Although not a post-WWII high, at 6 percent, nominal residential investment expenditures in relation to nominal GDP is the highest since the 1950s (see Chart 9). Residential investment expenditures include actual value-added construction along with real estate brokers' commissions. What is not included are legal services connected with the purchase and sale of residential real estate, mortgage brokers' commissions and Wall Street's commissions connected with securitization and sales of mortgages to investors. Given that mortgages now represent almost 45% of total domestic nonfinancial debt (see Chart 10) - the largest constituent of nonfinancial debt - adding in the commissions associated with the origination and sales of mortgages might put housing related "value-added" at a record percentage of GDP today.

Chart 9

Chart 10

Another metric illustrating how large residential real estate is to the U.S. economy is the dollar volume of single-family existing home sales.
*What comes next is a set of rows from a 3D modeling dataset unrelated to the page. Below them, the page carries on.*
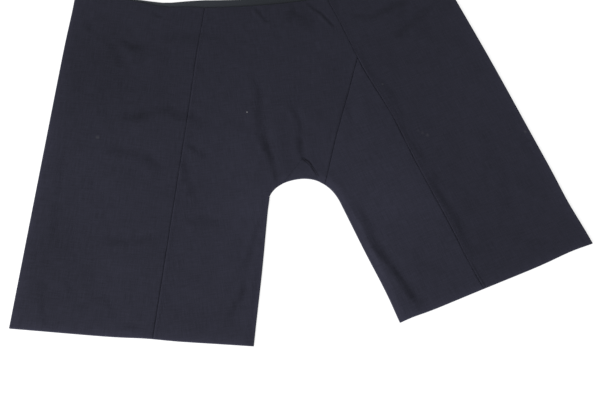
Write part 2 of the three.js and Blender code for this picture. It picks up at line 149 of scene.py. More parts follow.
def panel_waist(across, rise, clearance=0.0):
    """The waist edge between the two seams, for shares of its width."""
    seam_top = waist_down(SIDE_WIDTH_AT_WAIST, rise)
    start, end = (seam_point(side, seam_top, clearance) for side in (LEFT, RIGHT))
    across = np.asarray(across, float)[..., None]
    edge = start + (end - start) * across
    return edge - [0, WAIST_SAG] * (1 - (2 * across - 1) ** 2)


def crotch_point(side, place):
    """Places on one half of the crotch curve: 0 where the inseam turns straight, 1 at the top."""
    t = np.asarray(place, float)[..., None]
    a, b, c, d = CROTCH_CURVE[side]
    curve = (1 - t) ** 3 * a + 3 * t * (1 - t) ** 2 * b + 3 * t**2 * (1 - t) * c + t**3 * d
    return curve * [side, 1]


def straight(start, end, shares):
    shares = np.asarray(shares, float)[..., None]
    return start + (end - start) * shares


def gusset_bow(share):
    """How far the gusset's right seam has moved from a straight line, at shares of its length."""
    run = crotch_point(RIGHT, GUSSET_RIGHT) - GUSSET_APEX
    outward = np.array([-run[1], run[0]]) / np.hypot(*run)
    share = np.asarray(share, float)[..., None]
    return outward * 4 * GUSSET_BOW * share * (1 - share)


HEM_AT_SEAM = hem_down(seam_inward(SIDE_LENGTH))


def hem_corner(side):
    return side_point(side, HEM_WIDTH, hem_down(HEM_WIDTH))


# Laid cloth never keeps quite to its cut. Each place has moved this far, and what lies within
# reach of it has moved along.
SETTLING = table("place move reach", [
    ((405, 190), (2.2, 0.6), 150),
    ((-320, -235), (0, -2.2), 150),
    ((112, -215), (1.8, 0.4), 55),
    ((-85, -150), (1.0, 0), 70),
    ((95, 95), (-3.8, 0), 90),
    ((200, 102), (4.4, 0), 65),
    ((150, 206), (-2.8, 0), 55),
    ((262, -190), (-2.2, 0), 60),
    ((-140, 260), (-1.8, 0), 80),
    ((-345, 385), (1.8, 0), 60),
    ((-188, 370), (0, -5), 34),
    ((450, -195), (0, 2.8), 45),
    ((462, -105), (-2.2, 0), 45),
    ((-285, -222), (0.5, 1.6), 35),
    ((140, -262), (-1.2, 1.5), 28),
])


def settled(points):
    """Where points of the cut come to lie."""
    lying = np.array(points, float)
    for pull in SETTLING:
        distance = np.linalg.norm(points - pull["place"], axis=-1, keepdims=True)
        lying = lying + bell(distance, pull["reach"]) * pull["move"]
    return lying


JUNCTION = seam_point(RIGHT, JUNCTION_DOWN)
SLANT_FOOT = crotch_point(RIGHT, SLANT_END)
TO_ROW_Y = cad_high.y / MM - WAIST_CORNER   # from the cut's origin to the frame's


def in_frame(x, y, z):
    """A place of the cut and its height, in the metres of the frame."""
    return Vector((x * MM, (y + TO_ROW_Y) * MM, z * MM))


print("hem corner", hem_corner(RIGHT).round(1), "row shift", round(TO_ROW_Y, 2))

# %% [markdown]
# ## The camera
#
# It looks down on the trousers from past their hems, a little from the left, and is rolled so
# that the far side leans. A long-ish lens keeps the legs from spreading.

# %% Camera
CAMERA_AZIMUTH = -27.22             # degrees round from the side of the hems, to the right
CAMERA_ELEVATION = 69.14
CAMERA_ROLL = math.radians(18.38)
CAMERA_DISTANCE = 1.354
CAMERA_LENS = 48
CAMERA_SENSOR = 36


def direction(azimuth, elevation):
    """From the trousers, so many degrees round from the side of their hems and above the floor."""
    around, up = math.radians(azimuth), math.radians(elevation)
    return Vector((math.sin(around) * math.cos(up), -math.cos(around) * math.cos(up), math.sin(up)))


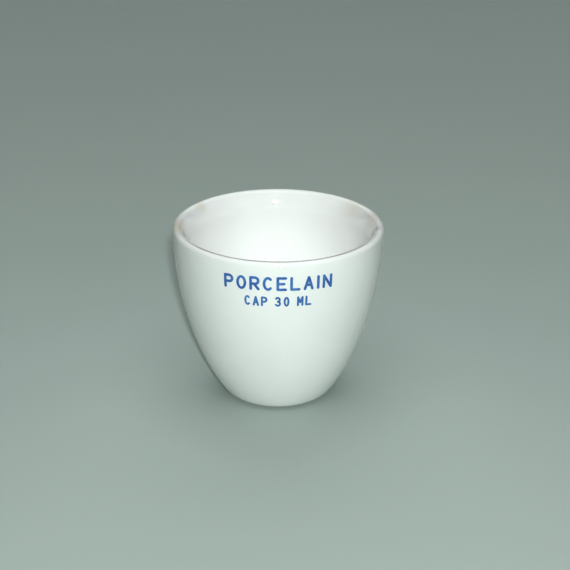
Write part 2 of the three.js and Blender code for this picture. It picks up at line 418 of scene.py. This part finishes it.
def build_camera():
    back = Vector((0, -math.cos(CAMERA_ELEVATION), math.sin(CAMERA_ELEVATION)))
    up = Vector((0, math.sin(CAMERA_ELEVATION), math.cos(CAMERA_ELEVATION)))
    place = TARGET + CAMERA_DISTANCE * back
    aim = TARGET + AIM_RIGHT * Vector((1, 0, 0)) + AIM_UP * up
    data = bpy.data.cameras.new("camera")
    data.lens = LENS
    data.sensor_width = 36
    data.clip_start = 0.01
    camera = bpy.data.objects.new("camera", data)
    turn = (aim - place).to_track_quat("-Z", "Y").to_matrix().to_4x4()
    camera.matrix_world = Matrix.Translation(place) @ turn @ Matrix.Rotation(CAMERA_ROLL, 4, "Z")
    bpy.context.scene.collection.objects.link(camera)
    bpy.context.scene.camera = camera


def lamp(kind, name, azimuth, elevation, power, distance=1.0):
    """Lamp aimed at the crucible's middle. Azimuth 0 is in front of it, positive to the right."""
    a, e = math.radians(azimuth), math.radians(elevation)
    back = Vector((math.sin(a) * math.cos(e), -math.cos(a) * math.cos(e), math.sin(e)))
    data = bpy.data.lights.new(name, kind)
    data.energy = power
    data.color = LAMP_COLOR
    light = bpy.data.objects.new(name, data)
    light.location = TARGET + distance * back
    light.rotation_euler = (-back).to_track_quat("-Z", "Y").to_euler()
    bpy.context.scene.collection.objects.link(light)
    return data


def build_lamps():
    """A small key lamp close to the camera's direction, and broad soft lamps above and behind."""
    key = lamp("SPOT", "key", azimuth=3.5, elevation=26, power=6.7, distance=0.5)
    key.shadow_soft_size = 0.008
    key.spot_size = math.radians(80)
    key.spot_blend = 1
    overhead = lamp("SUN", "overhead", azimuth=0, elevation=80, power=0.95)
    overhead.angle = math.radians(60)
    back = lamp("SUN", "back", azimuth=180, elevation=52, power=0.7)
    back.angle = math.radians(50)


def build_world():
    world = bpy.data.worlds.new("studio")
    world.use_nodes = True
    background = world.node_tree.nodes["Background"]
    background.inputs["Color"].default_value = WORLD_COLOR
    background.inputs["Strength"].default_value = WORLD_STRENGTH
    bpy.context.scene.world = world


def set_view():
    view = bpy.context.scene.view_settings
    view.view_transform = "Standard"
    view.gamma = VIEW_GAMMA


build_body()
build_print()
build_floor()
build_camera()
build_lamps()
build_world()
set_view()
In July, this dollar volume was approximately $1.7 trillion or 16% of estimated nominal Personal Income (see Chart 11). And this does not include the dollar volume of used condos! Again, reminiscent of the NASDAQ bubble.

Chart 11

Lastly, perhaps the most ominous housing-related excess is exhibited in Chart 12 - U.S. commercial banks' exposure to the mortgage/housing market. A record 61 percent of total bank credit is mortgage-related. If the excesses in the housing market result in large mortgage defaults, then the U.S. banking system (not every bank) is likely to suffer significant losses. History suggests that when an economy's banking system is impaired, economic activity is impaired, too. Witness the Japanese economic stagnation of the 1990s. The reason for this is that the banking system is the transmission mechanism between the central bank and the private economy. When the banking system is crippled, central bank interest rate cuts are much less effective in reviving economic activity.

Chart 12

* Sum of mortgages, mortgage-backed securities and liabilities of GSEs.